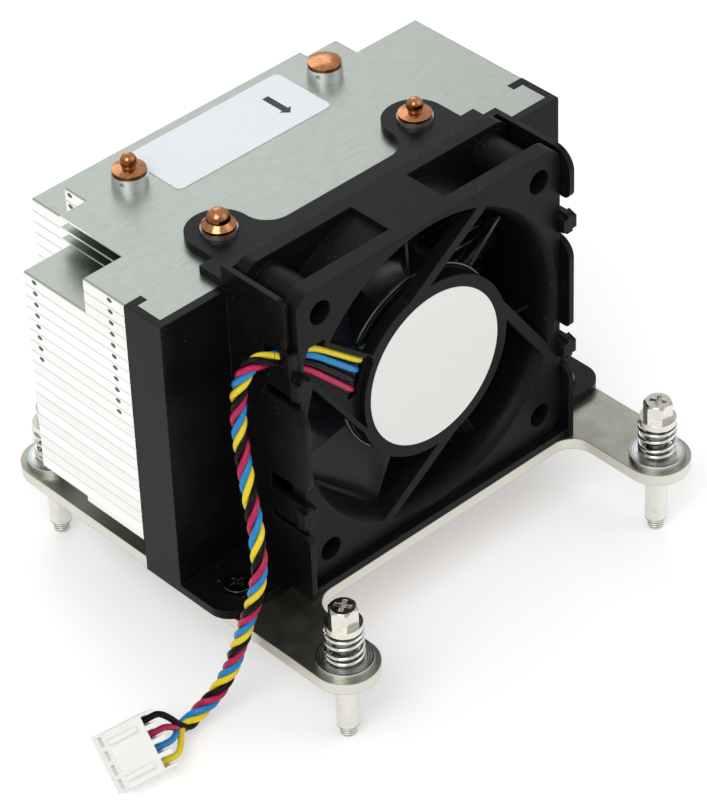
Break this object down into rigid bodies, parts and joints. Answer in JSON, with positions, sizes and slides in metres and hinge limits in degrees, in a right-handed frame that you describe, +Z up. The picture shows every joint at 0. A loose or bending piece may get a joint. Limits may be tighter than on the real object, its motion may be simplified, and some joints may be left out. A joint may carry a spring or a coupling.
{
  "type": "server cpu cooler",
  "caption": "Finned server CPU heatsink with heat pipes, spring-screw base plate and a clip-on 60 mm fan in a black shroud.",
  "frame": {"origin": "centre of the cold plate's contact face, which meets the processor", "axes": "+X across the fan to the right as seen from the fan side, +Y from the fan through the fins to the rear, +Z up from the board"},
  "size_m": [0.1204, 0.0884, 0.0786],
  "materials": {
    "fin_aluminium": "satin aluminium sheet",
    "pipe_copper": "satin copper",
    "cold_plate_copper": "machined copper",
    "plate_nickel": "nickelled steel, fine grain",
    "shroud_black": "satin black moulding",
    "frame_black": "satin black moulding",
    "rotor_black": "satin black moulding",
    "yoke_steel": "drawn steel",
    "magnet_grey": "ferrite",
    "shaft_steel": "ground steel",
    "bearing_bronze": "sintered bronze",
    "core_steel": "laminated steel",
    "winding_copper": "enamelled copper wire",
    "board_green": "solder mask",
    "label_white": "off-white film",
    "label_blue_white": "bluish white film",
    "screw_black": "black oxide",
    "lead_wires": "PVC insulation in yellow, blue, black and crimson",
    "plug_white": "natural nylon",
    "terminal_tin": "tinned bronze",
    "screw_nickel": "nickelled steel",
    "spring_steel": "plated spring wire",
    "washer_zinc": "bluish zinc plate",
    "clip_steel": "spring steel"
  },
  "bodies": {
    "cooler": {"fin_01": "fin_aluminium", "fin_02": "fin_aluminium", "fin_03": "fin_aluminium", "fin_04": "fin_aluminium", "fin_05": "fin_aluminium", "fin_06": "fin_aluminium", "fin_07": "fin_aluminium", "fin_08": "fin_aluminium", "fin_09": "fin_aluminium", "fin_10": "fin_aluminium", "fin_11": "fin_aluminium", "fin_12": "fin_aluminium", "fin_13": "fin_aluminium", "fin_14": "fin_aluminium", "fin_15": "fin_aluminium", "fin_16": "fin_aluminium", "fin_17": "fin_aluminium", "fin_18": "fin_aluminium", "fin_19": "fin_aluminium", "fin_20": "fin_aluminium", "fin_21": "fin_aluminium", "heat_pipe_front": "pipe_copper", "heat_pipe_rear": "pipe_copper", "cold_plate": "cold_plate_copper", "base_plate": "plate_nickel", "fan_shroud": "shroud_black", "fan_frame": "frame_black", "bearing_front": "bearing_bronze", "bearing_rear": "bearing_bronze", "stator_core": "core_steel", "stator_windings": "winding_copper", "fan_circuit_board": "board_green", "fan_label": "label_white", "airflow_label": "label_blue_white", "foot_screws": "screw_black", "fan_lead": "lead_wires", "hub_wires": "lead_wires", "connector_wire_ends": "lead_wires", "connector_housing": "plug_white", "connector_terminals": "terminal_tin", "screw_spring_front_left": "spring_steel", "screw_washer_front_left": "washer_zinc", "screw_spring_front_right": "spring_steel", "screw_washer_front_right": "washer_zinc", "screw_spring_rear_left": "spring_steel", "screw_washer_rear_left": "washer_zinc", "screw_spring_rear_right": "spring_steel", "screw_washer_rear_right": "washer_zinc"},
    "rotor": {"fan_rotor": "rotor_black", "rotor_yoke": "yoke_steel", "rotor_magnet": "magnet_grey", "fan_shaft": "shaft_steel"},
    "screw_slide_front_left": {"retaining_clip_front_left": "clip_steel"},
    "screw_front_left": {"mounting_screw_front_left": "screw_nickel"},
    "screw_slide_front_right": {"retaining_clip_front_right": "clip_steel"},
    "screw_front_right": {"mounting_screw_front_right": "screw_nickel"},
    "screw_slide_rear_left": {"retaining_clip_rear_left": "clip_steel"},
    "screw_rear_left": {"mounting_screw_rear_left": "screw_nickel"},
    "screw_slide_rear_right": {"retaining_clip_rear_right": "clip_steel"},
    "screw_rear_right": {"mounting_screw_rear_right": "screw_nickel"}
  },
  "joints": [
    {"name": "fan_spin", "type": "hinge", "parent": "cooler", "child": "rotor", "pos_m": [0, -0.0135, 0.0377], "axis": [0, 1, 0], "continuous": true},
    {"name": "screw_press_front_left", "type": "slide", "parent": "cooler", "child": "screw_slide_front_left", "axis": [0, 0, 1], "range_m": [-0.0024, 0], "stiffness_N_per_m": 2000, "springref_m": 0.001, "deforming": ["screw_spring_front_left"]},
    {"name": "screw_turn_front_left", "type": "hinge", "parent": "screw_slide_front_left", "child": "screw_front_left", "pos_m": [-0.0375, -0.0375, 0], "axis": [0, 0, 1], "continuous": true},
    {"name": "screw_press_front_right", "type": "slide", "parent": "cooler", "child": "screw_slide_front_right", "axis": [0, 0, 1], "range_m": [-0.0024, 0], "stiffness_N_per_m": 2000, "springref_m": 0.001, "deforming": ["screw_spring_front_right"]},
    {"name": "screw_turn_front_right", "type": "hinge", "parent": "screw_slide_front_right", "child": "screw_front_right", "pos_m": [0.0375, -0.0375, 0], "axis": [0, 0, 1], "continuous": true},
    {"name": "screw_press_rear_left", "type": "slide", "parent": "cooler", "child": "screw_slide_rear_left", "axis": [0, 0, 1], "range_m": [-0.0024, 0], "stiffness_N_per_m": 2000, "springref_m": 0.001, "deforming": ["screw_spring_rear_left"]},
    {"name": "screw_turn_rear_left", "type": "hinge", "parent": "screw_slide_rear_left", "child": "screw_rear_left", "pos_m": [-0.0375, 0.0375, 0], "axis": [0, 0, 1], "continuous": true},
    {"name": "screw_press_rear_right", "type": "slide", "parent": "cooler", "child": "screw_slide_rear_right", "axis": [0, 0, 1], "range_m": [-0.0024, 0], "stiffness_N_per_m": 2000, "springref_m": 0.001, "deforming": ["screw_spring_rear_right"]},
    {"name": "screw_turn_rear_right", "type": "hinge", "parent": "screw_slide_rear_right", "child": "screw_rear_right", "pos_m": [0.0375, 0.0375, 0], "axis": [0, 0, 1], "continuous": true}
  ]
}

--------------------------------

### WHAT THE TASK REQUIRES:
Return every line of the material exactly.

### ANSWER FOR THIS EXERCISE:
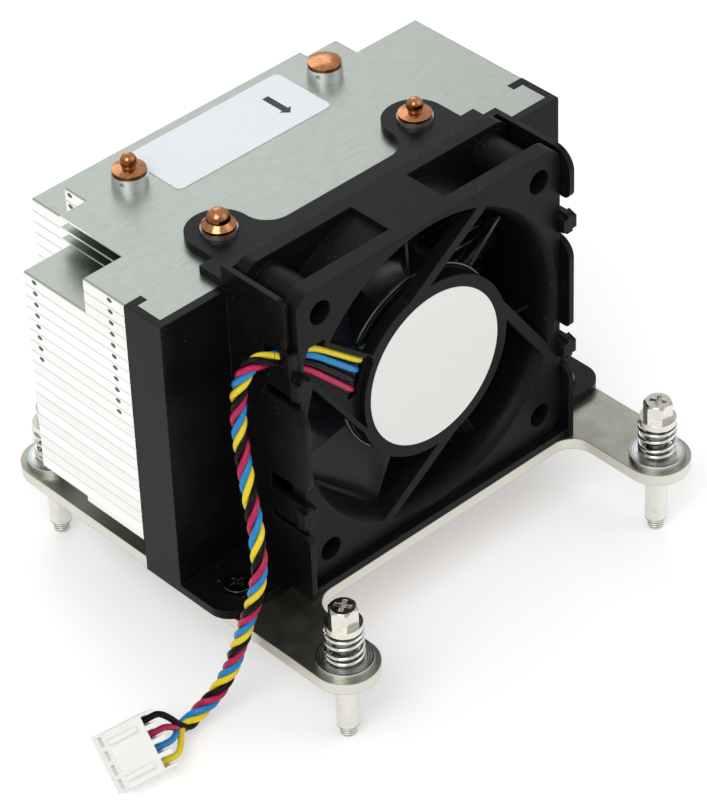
Break this object down into rigid bodies, parts and joints. Answer in JSON, with positions, sizes and slides in metres and hinge limits in degrees, in a right-handed frame that you describe, +Z up. The picture shows every joint at 0. A loose or bending piece may get a joint. Limits may be tighter than on the real object, its motion may be simplified, and some joints may be left out. A joint may carry a spring or a coupling.
{
  "type": "server cpu cooler",
  "caption": "Finned server CPU heatsink with heat pipes, spring-screw base plate and a clip-on 60 mm fan in a black shroud.",
  "frame": {"origin": "centre of the cold plate's contact face, which meets the processor", "axes": "+X across the fan to the right as seen from the fan side, +Y from the fan through the fins to the rear, +Z up from the board"},
  "size_m": [0.1204, 0.0884, 0.0786],
  "materials": {
    "fin_aluminium": "satin aluminium sheet",
    "pipe_copper": "satin copper",
    "cold_plate_copper": "machined copper",
    "plate_nickel": "nickelled steel, fine grain",
    "shroud_black": "satin black moulding",
    "frame_black": "satin black moulding",
    "rotor_black": "satin black moulding",
    "yoke_steel": "drawn steel",
    "magnet_grey": "ferrite",
    "shaft_steel": "ground steel",
    "bearing_bronze": "sintered bronze",
    "core_steel": "laminated steel",
    "winding_copper": "enamelled copper wire",
    "board_green": "solder mask",
    "label_white": "off-white film",
    "label_blue_white": "bluish white film",
    "screw_black": "black oxide",
    "lead_wires": "PVC insulation in yellow, blue, black and crimson",
    "plug_white": "natural nylon",
    "terminal_tin": "tinned bronze",
    "screw_nickel": "nickelled steel",
    "spring_steel": "plated spring wire",
    "washer_zinc": "bluish zinc plate",
    "clip_steel": "spring steel"
  },
  "bodies": {
    "cooler": {"fin_01": "fin_aluminium", "fin_02": "fin_aluminium", "fin_03": "fin_aluminium", "fin_04": "fin_aluminium", "fin_05": "fin_aluminium", "fin_06": "fin_aluminium", "fin_07": "fin_aluminium", "fin_08": "fin_aluminium", "fin_09": "fin_aluminium", "fin_10": "fin_aluminium", "fin_11": "fin_aluminium", "fin_12": "fin_aluminium", "fin_13": "fin_aluminium", "fin_14": "fin_aluminium", "fin_15": "fin_aluminium", "fin_16": "fin_aluminium", "fin_17": "fin_aluminium", "fin_18": "fin_aluminium", "fin_19": "fin_aluminium", "fin_20": "fin_aluminium", "fin_21": "fin_aluminium", "heat_pipe_front": "pipe_copper", "heat_pipe_rear": "pipe_copper", "cold_plate": "cold_plate_copper", "base_plate": "plate_nickel", "fan_shroud": "shroud_black", "fan_frame": "frame_black", "bearing_front": "bearing_bronze", "bearing_rear": "bearing_bronze", "stator_core": "core_steel", "stator_windings": "winding_copper", "fan_circuit_board": "board_green", "fan_label": "label_white", "airflow_label": "label_blue_white", "foot_screws": "screw_black", "fan_lead": "lead_wires", "hub_wires": "lead_wires", "connector_wire_ends": "lead_wires", "connector_housing": "plug_white", "connector_terminals": "terminal_tin", "screw_spring_front_left": "spring_steel", "screw_washer_front_left": "washer_zinc", "screw_spring_front_right": "spring_steel", "screw_washer_front_right": "washer_zinc", "screw_spring_rear_left": "spring_steel", "screw_washer_rear_left": "washer_zinc", "screw_spring_rear_right": "spring_steel", "screw_washer_rear_right": "washer_zinc"},
    "rotor": {"fan_rotor": "rotor_black", "rotor_yoke": "yoke_steel", "rotor_magnet": "magnet_grey", "fan_shaft": "shaft_steel"},
    "screw_slide_front_left": {"retaining_clip_front_left": "clip_steel"},
    "screw_front_left": {"mounting_screw_front_left": "screw_nickel"},
    "screw_slide_front_right": {"retaining_clip_front_right": "clip_steel"},
    "screw_front_right": {"mounting_screw_front_right": "screw_nickel"},
    "screw_slide_rear_left": {"retaining_clip_rear_left": "clip_steel"},
    "screw_rear_left": {"mounting_screw_rear_left": "screw_nickel"},
    "screw_slide_rear_right": {"retaining_clip_rear_right": "clip_steel"},
    "screw_rear_right": {"mounting_screw_rear_right": "screw_nickel"}
  },
  "joints": [
    {"name": "fan_spin", "type": "hinge", "parent": "cooler", "child": "rotor", "pos_m": [0, -0.0135, 0.0377], "axis": [0, 1, 0], "continuous": true},
    {"name": "screw_press_front_left", "type": "slide", "parent": "cooler", "child": "screw_slide_front_left", "axis": [0, 0, 1], "range_m": [-0.0024, 0], "stiffness_N_per_m": 2000, "springref_m": 0.001, "deforming": ["screw_spring_front_left"]},
    {"name": "screw_turn_front_left", "type": "hinge", "parent": "screw_slide_front_left", "child": "screw_front_left", "pos_m": [-0.0375, -0.0375, 0], "axis": [0, 0, 1], "continuous": true},
    {"name": "screw_press_front_right", "type": "slide", "parent": "cooler", "child": "screw_slide_front_right", "axis": [0, 0, 1], "range_m": [-0.0024, 0], "stiffness_N_per_m": 2000, "springref_m": 0.001, "deforming": ["screw_spring_front_right"]},
    {"name": "screw_turn_front_right", "type": "hinge", "parent": "screw_slide_front_right", "child": "screw_front_right", "pos_m": [0.0375, -0.0375, 0], "axis": [0, 0, 1], "continuous": true},
    {"name": "screw_press_rear_left", "type": "slide", "parent": "cooler", "child": "screw_slide_rear_left", "axis": [0, 0, 1], "range_m": [-0.0024, 0], "stiffness_N_per_m": 2000, "springref_m": 0.001, "deforming": ["screw_spring_rear_left"]},
    {"name": "screw_turn_rear_left", "type": "hinge", "parent": "screw_slide_rear_left", "child": "screw_rear_left", "pos_m": [-0.0375, 0.0375, 0], "axis": [0, 0, 1], "continuous": true},
    {"name": "screw_press_rear_right", "type": "slide", "parent": "cooler", "child": "screw_slide_rear_right", "axis": [0, 0, 1], "range_m": [-0.0024, 0], "stiffness_N_per_m": 2000, "springref_m": 0.001, "deforming": ["screw_spring_rear_right"]},
    {"name": "screw_turn_rear_right", "type": "hinge", "parent": "screw_slide_rear_right", "child": "screw_rear_right", "pos_m": [0.0375, 0.0375, 0], "axis": [0, 0, 1], "continuous": true}
  ]
}